Jogou-me à cara os pactos adolescentes que fizemos, de dar um jeito de libertar da vida qualquer uma de nós duas que se visse presa a uma cama, a uma doença, a uma enfermidade que limitasse nossa existência a um estado vegetativo. Disse-me, depois, que ela era tetraplégica do juízo, que sabia que a esquizofrenia tinha controle, mas não tinha cura e que já estava cansada de dez anos de psicanálise, dez anos de psiquiatria e dez anos de remédios que lhe deixavam gorda e parada, com um sono que não dá descanso.
Ela me pediu para apelar a Thales por um opiáceo, ou que eu procurasse Marcel com o mesmo fim.
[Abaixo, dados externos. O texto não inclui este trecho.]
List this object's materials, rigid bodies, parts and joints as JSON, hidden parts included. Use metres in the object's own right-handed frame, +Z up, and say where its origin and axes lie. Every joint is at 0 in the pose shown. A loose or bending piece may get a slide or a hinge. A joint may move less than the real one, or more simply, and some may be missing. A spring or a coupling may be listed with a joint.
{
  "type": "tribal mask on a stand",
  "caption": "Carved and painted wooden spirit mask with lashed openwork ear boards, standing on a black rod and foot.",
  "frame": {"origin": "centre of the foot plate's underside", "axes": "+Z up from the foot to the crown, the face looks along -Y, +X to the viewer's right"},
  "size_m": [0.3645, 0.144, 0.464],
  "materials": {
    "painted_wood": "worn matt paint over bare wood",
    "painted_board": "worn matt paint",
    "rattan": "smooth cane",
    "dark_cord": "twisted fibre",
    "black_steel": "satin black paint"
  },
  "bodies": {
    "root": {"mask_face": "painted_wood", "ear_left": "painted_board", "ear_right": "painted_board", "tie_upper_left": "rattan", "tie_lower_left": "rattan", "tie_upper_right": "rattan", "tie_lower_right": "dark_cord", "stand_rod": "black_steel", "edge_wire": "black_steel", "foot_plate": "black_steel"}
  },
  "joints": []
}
Ela deve lembrar-se das visões românticas que os nossos amigos drogados da universidade nos falava, de ‘morrer de prazer’ na codeína, na morfina, em qualquer coisa do gênero.
E eu ouvi tudo.
Ela fez questão de vir aqui a pé, tendo percorrido uns seis quilômetros, coisa que eu, que me julgo normal, tento fazer na academia em tempos de TPM exacerbada, porque preciso refrear a ansiedade causada pelos hormônios.
Foram horas angustiantes.
Ela dizia que ouvia vozes do mesmo jeito, há dez anos, que era como ter um rádio na cabeça, eternamente ligado num mesmo programa. Digo, de passagem, que o programa que ela ouve é de violência e gira em torno da morte do pai, da mãe e dos dilemas morais. Os pais dela estão vivos, donde há que se deduzir o medo do luto.
Depois de um tempo ela disse que as vozes silenciaram.
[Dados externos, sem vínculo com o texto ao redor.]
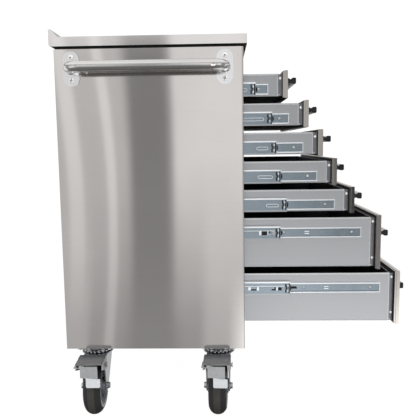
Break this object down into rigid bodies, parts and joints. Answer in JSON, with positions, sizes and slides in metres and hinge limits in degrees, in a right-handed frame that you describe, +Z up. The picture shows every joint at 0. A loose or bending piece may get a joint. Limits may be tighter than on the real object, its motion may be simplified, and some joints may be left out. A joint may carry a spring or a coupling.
{
  "type": "rolling tool chest",
  "caption": "Rolling stainless steel tool chest with a lipped worktop, full-extension drawers, a side push handle and braked swivel casters.",
  "frame": {"origin": "on the floor, under the centre of the chest's bounding box with its drawers open as stored", "axes": "+Z up, -Y towards the drawer fronts, -X towards the push handle"},
  "size_m": [0.6898, 0.931, 1.026],
  "materials": {
    "steel": "brushed",
    "bright_steel": "satin",
    "zinc": "zinc plated",
    "drawer_grey": "metallic grey",
    "frame_black": "satin black",
    "core_black": "black backed board",
    "pull_alu": "anodised",
    "caster_zinc": "bright zinc",
    "pedal_zinc": "zinc plated",
    "wheel": "rubber tread on a grey hub"
  },
  "bodies": {
    "cabinet": {"side_panel_left": "steel", "side_panel_right": "steel", "back_panel": "steel", "bottom_pan": "steel", "front_rails": "steel", "top_frame": "frame_black", "worktop": "steel", "worktop_core": "core_black", "slide_uprights": "zinc", "cabinet_slides": "zinc", "push_handle": "bright_steel", "handle_screws": "bright_steel", "caster_plates": "caster_zinc", "caster_balls": "caster_zinc", "caster_bolts": "zinc", "rigid_caster_forks": "caster_zinc"},
    "lock": {"lock_cylinder": "bright_steel"},
    "drawer_1": {"drawer_box_1": "drawer_grey", "drawer_front_1": "steel", "drawer_pull_1": "pull_alu", "drawer_rails_1": "zinc"},
    "slide_1": {"middle_slides_1": "zinc"},
    "drawer_2": {"drawer_box_2": "drawer_grey", "drawer_front_2": "steel", "drawer_pull_2": "pull_alu", "drawer_rails_2": "zinc"},
    "slide_2": {"middle_slides_2": "zinc"},
    "drawer_3": {"drawer_box_3": "drawer_grey", "drawer_front_3": "steel", "drawer_pull_3": "pull_alu", "drawer_rails_3": "zinc"},
    "slide_3": {"middle_slides_3": "zinc"},
    "drawer_4": {"drawer_box_4": "drawer_grey", "drawer_front_4": "steel", "drawer_pull_4": "pull_alu", "drawer_rails_4": "zinc"},
    "slide_4": {"middle_slides_4": "zinc"},
    "drawer_5": {"drawer_box_5": "drawer_grey", "drawer_front_5": "steel", "drawer_pull_5": "pull_alu", "drawer_rails_5": "zinc"},
    "slide_5": {"middle_slides_5": "zinc"},
    "drawer_6": {"drawer_box_6": "drawer_grey", "drawer_front_6": "steel", "drawer_pull_6": "pull_alu", "drawer_rails_6": "zinc"},
    "slide_6": {"middle_slides_6": "zinc"},
    "drawer_7": {"drawer_box_7": "drawer_grey", "drawer_front_7": "steel", "drawer_pull_7": "pull_alu", "drawer_rails_7": "zinc"},
    "slide_7": {"middle_slides_7": "zinc"},
    "swivel_rear": {"swivel_fork_rear": "caster_zinc"},
    "brake_rear": {"brake_pedal_rear": "pedal_zinc"},
    "wheel_rear_l": {"wheel_rear_left": "wheel"},
    "wheel_rear_r": {"wheel_rear_right": "wheel"},
    "swivel_front": {"swivel_fork_front": "caster_zinc"},
    "brake_front": {"brake_pedal_front": "pedal_zinc"},
    "wheel_front_l": {"wheel_front_left": "wheel"},
    "wheel_front_r": {"wheel_front_right": "wheel"}
  },
  "joints": [
    {"name": "lock_turn", "type": "hinge", "parent": "cabinet", "child": "lock", "pos_m": [0.26642, -0.0265, 0.95], "axis": [0, -1, 0], "range_deg": [0, 90]},
    {"name": "drawer_1_slide", "type": "slide", "parent": "cabinet", "child": "drawer_1", "axis": [0, -1, 0], "range_m": [-0.114, 0.306]},
    {"name": "middle_1_slide", "type": "slide", "parent": "cabinet", "child": "slide_1", "axis": [0, -1, 0], "range_m": [-0.0812, 0.2176]},
    {"name": "drawer_2_slide", "type": "slide", "parent": "cabinet", "child": "drawer_2", "axis": [0, -1, 0], "range_m": [-0.168, 0.252]},
    {"name": "middle_2_slide", "type": "slide", "parent": "cabinet", "child": "slide_2", "axis": [0, -1, 0], "range_m": [-0.1242, 0.1862]},
    {"name": "drawer_3_slide", "type": "slide", "parent": "cabinet", "child": "drawer_3", "axis": [0, -1, 0], "range_m": [-0.206, 0.214]},
    {"name": "middle_3_slide", "type": "slide", "parent": "cabinet", "child": "slide_3", "axis": [0, -1, 0], "range_m": [-0.1352, 0.1404]},
    {"name": "drawer_4_slide", "type": "slide", "parent": "cabinet", "child": "drawer_4", "axis": [0, -1, 0], "range_m": [-0.243, 0.177]},
    {"name": "middle_4_slide", "type": "slide", "parent": "cabinet", "child": "slide_4", "axis": [0, -1, 0], "range_m": [-0.1472, 0.1073]},
    {"name": "drawer_5_slide", "type": "slide", "parent": "cabinet", "child": "drawer_5", "axis": [0, -1, 0], "range_m": [-0.29, 0.13]},
    {"name": "middle_5_slide", "type": "slide", "parent": "cabinet", "child": "slide_5", "axis": [0, -1, 0], "range_m": [-0.1632, 0.0733]},
    {"name": "drawer_6_slide", "type": "slide", "parent": "cabinet", "child": "drawer_6", "axis": [0, -1, 0], "range_m": [-0.3615, 0.0585]},
    {"name": "middle_6_slide", "type": "slide", "parent": "cabinet", "child": "slide_6", "axis": [0, -1, 0], "range_m": [-0.1472, 0.024]},
    {"name": "drawer_7_slide", "type": "slide", "parent": "cabinet", "child": "drawer_7", "axis": [0, -1, 0], "range_m": [-0.415, 0.005]},
    {"name": "middle_7_slide", "type": "slide", "parent": "cabinet", "child": "slide_7", "axis": [0, -1, 0], "range_m": [-0.1732, 0.0023]},
    {"name": "swivel_rear_turn", "type": "hinge", "parent": "cabinet", "child": "swivel_rear", "pos_m": [-0.21358, 0.3865, 0.174], "axis": [0, 0, 1], "continuous": true},
    {"name": "wheel_rear_left_spin", "type": "hinge", "parent": "swivel_rear", "child": "wheel_rear_l", "pos_m": [-0.25855, 0.38493, 0.075], "axis": [-0.0349, 0.9994, 0], "continuous": true},
    {"name": "brake_rear_press", "type": "hinge", "parent": "swivel_rear", "child": "brake_rear", "pos_m": [-0.28953, 0.38385, 0.148], "axis": [0.0349, -0.9994, 0], "range_deg": [0, 9]},
    {"name": "wheel_rear_right_spin", "type": "hinge", "parent": "cabinet", "child": "wheel_rear_r", "pos_m": [0.25442, 0.3865, 0.075], "axis": [0, 1, 0], "continuous": true},
    {"name": "swivel_front_turn", "type": "hinge", "parent": "cabinet", "child": "swivel_front", "pos_m": [-0.21358, 0.0435, 0.174], "axis": [0, 0, 1], "continuous": true},
    {"name": "wheel_front_left_spin", "type": "hinge", "parent": "swivel_front", "child": "wheel_front_l", "pos_m": [-0.25852, 0.04586, 0.075], "axis": [0.0523, 0.9986, 0], "continuous": true},
    {"name": "brake_front_press", "type": "hinge", "parent": "swivel_front", "child": "brake_front", "pos_m": [-0.28948, 0.04748, 0.148], "axis": [-0.0523, -0.9986, 0], "range_deg": [0, 9]},
    {"name": "wheel_front_right_spin", "type": "hinge", "parent": "cabinet", "child": "wheel_front_r", "pos_m": [0.25442, 0.0435, 0.075], "axis": [0, 1, 0], "continuous": true}
  ],
  "couplings": [
    {"joint": "middle_1_slide", "follows": "drawer_1_slide", "ratio": 0.7105},
    {"joint": "middle_2_slide", "follows": "drawer_2_slide", "ratio": 0.7381},
    {"joint": "middle_3_slide", "follows": "drawer_3_slide", "ratio": 0.6553},
    {"joint": "middle_4_slide", "follows": "drawer_4_slide", "ratio": 0.6049},
    {"joint": "middle_5_slide", "follows": "drawer_5_slide", "ratio": 0.5621},
    {"joint": "middle_6_slide", "follows": "drawer_6_slide", "ratio": 0.4066},
    {"joint": "middle_7_slide", "follows": "drawer_7_slide", "ratio": 0.4169}
  ]
}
Ela estava indecisa: foi à cozinha, escolheu uns alimentos, depois me viu servir o jantar ao meu tio e quis experimentar. Pediu pimenta calabresa e experimentou o prazer da comida com uma taça de vinho que lhe deixou em torpor. Pronto: silêncio na cabeça.
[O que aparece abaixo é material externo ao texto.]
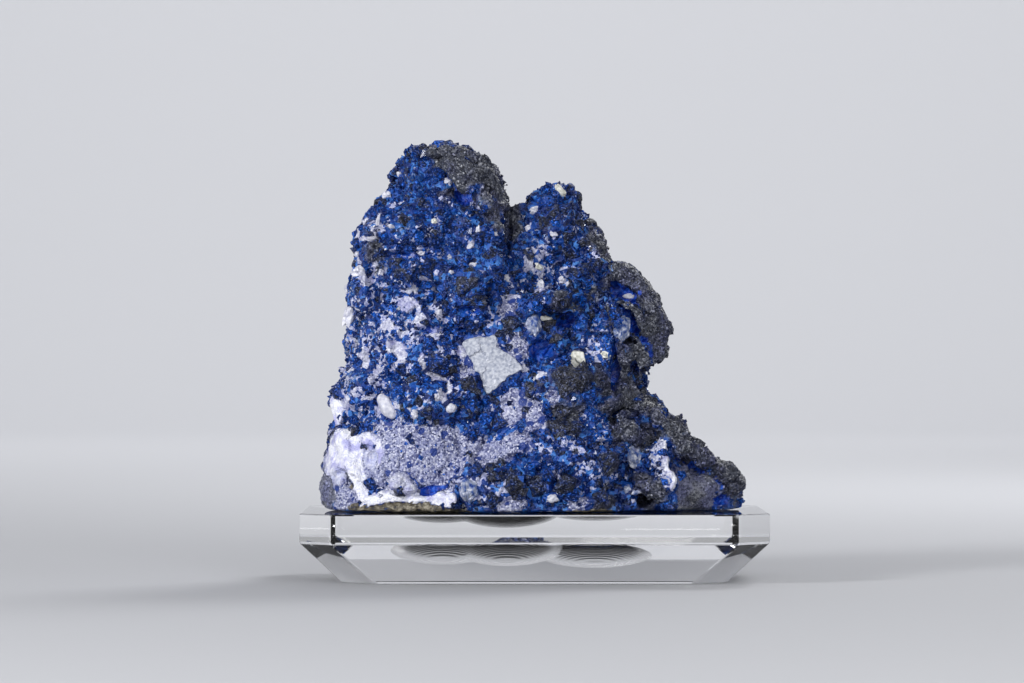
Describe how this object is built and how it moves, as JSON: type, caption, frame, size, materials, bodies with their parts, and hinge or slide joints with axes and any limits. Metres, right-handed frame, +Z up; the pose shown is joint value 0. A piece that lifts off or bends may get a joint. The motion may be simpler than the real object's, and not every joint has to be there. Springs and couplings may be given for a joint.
{
  "type": "fluorite mineral specimen on a clear stand",
  "caption": "Twin-peaked lump of dark blue octahedral fluorite crystals grown on white granular quartz, seated in a shallow pocket of a bevelled clear acrylic stand.",
  "frame": {"origin": "centre of the stand's flat underside", "axes": "+Z up, +X along the stand's length, towards the specimen's low foot; the specimen's show side faces -Y"},
  "size_m": [0.152, 0.096, 0.1448],
  "materials": {
    "crystal_rock": "glassy deep blue crystals, many with frosted dark grey faces, on white sugary quartz",
    "clear_acrylic": "polished clear acrylic, with fine milling marks in the pocket"
  },
  "bodies": {
    "root": {"fluorite_specimen": "crystal_rock", "acrylic_stand": "clear_acrylic"}
  },
  "joints": []
}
Conversamos mais: entendi que ela busca um esteio, que vem à minha casa porque lhe passo segurança e não vou abandoná-la à própria sorte, como muitas vezes eu já provei. Também não faço observações dolorosas e sei que na análise (assim como eu) transferimos para a analista a amiga que fomos uma da outra. Temos a mesma analista, aliás, tivemos, porque estou longe há mais de um ano.
A doença psíquica de minha amiga me cansa.
Os vícios dos meus amigos me cansam.
A covardia e teimosia de outros amigos me cansam também.
Porém, muito raramente algum deles acolhe o meu cansaço. Não sou mais forte que eles, também tenho angústias. Fico feliz, porém, por atenuar os problemas que eles carregam, apesar dos cansaços; e tenho profundo respeito pelas coisas boas que vivemos juntos.
Para viver é preciso coragem mesmo. Aceitar a missão da existência não é para fracos. E todos somos frágeis, mas não fracos.
Ouvi, também, sem jeito, o telefonema de F.J., que se disse arrependido de protestar contra meu ritmo metódico: “Sua vida é organizada. A minha é um caos”, disse-me ele. E depois falou das escolhas que fizemos e disse isso como se fosse possível apagar as mágoas construídas nesses dias de desentendimento, quando também fiz outras escolhas no coração e na vida. Os homens e sua eterna falta de cuidado com as mulheres... Quem pode com isso?
Minha vida não é organizada, eu é que tento organizar as coisas. Porém, se tenho algo a cumprir, eu cumpro. Tenho que organizar a vida e as coisas e, por isso, não vejo a vida sem organização e método porque não sei viver no caos. O resto é casca, é aparência, é coisa do julgamento alheio sempre tendencioso a crer que sou mais do que sou, que posso mais do que posso, que tenho mais do que tenho... De vez em quando, me despedaço.